Over the past few years, organizations have been struggling to fill manufacturing jobs because they cannot find qualified applicants. To close the skills gap, there is a need to address both demand and supply sides of the equation.
Older and younger IT workers often struggle to collaborate effectively. Most organizations find themselves with two islands of employees; the older generation handling business applications such as ERP and related servers and the younger generation handling networking and emerging technologies like cloud computing.
As organizations adopt new technologies like cloud, mobile and social, the older and younger generations must work together to further develop ERP applications. Some of the solutions proposed on bridging the skills gap in manufacturing are centered on education.
Creating Educational Interest in Manufacturing
The Manufacturing Institute and the National Association of Manufacturers (NAM) are working with EverFi to produce more sophisticated STEM training materials for K-12 schools and beyond.
The EverFi program will use interactive digital learning courses to provide students with technical skills that will make them more competitive globally. The program will also provide information about exciting, high-growth careers in the manufacturing industry and the training required.

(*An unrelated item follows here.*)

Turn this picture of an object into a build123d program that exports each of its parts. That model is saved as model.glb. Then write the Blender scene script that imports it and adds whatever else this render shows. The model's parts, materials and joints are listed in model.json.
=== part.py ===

Other proposals are based on recruitment, such as finding creative ways to attract millennials into the manufacturing industry workforce.
However, manufacturers like to take control of activities related to the workplace and these proposed solutions are advanced by non-manufacturing partners. ERP is a staple of the manufacturing industry and still plays an important role in many organizations. So, how can ERP help to reduce the skills in the manufacturing industries?
Role of ERP in Bridging the Manufacturing Skills Gap
Social, mobile and cloud technologies are increasingly being used in ERP solutions. These technologies provide opportunities for younger and older IT professionals to collaborate and learn from one another. Below are some ways through which a modern ERP can help to bridge the skills gap in the manufacturing sector:
1. Break Down the Walls
The days when IT was for two separate camps are long gone. Organizations need to break down walls separating the older workers running ERP and the rest of the IT team handling other technologies. New technologies such as cloud and virtualization have evolved and are being integrated into ERP applications. This provides a good opportunity for older and younger workers to learn from each other.
ERP solutions can help the older and younger IT personnel collaborate and better optimize their budgets by combining the same acquisition for multiple types of applications. Moreover, when knowledge and ideas are exchange freely, virtualization applications can be taken to new heights. On the same note, social media can be embraced as a best practice and existing ERP systems can be fortified with powerful capabilities such as business intelligence and analytics.
2. Working to Improve the ERP Processes
Modern ERPs are no longer the complicated applications they were decades ago that primarily focused on manufacturing, financials and business processes. Today’s technologies are breaking new ground for ERP, allowing for new user experiences and richer interfaces like voice and touch screens.
It takes collaboration between the younger and older IT personnel to evolve processes and ensure they comply with government regulations, industry standards, and customer requirements. With their deeper knowledge of mobile and virtualization, younger workers can make a significant contribution in the evolution process. Working together, the two factions can make the next generation of ERPs easier to use like Facebook is on a tablet.
3. Developing and Training Millennials
Apart from attracting younger workers to manufacturing, ERP can also play a role in the development and training of the individuals. Modern ERPs can be integrated with developing and learning models linked to the direction that the company is headed.
For example, the manufacturing ERP can be linked to the processes happening on the floor and can recommend training modules for new workers based on the skills they lack. The trainee employees can then be recommended to work on upcoming orders that will cement the skills they have learned. They employees can undertake the orders under the supervision of more experienced workers.
Attracting younger workers to the manufacturing industry has to be done by all stakeholders, from organizations to ERP vendors.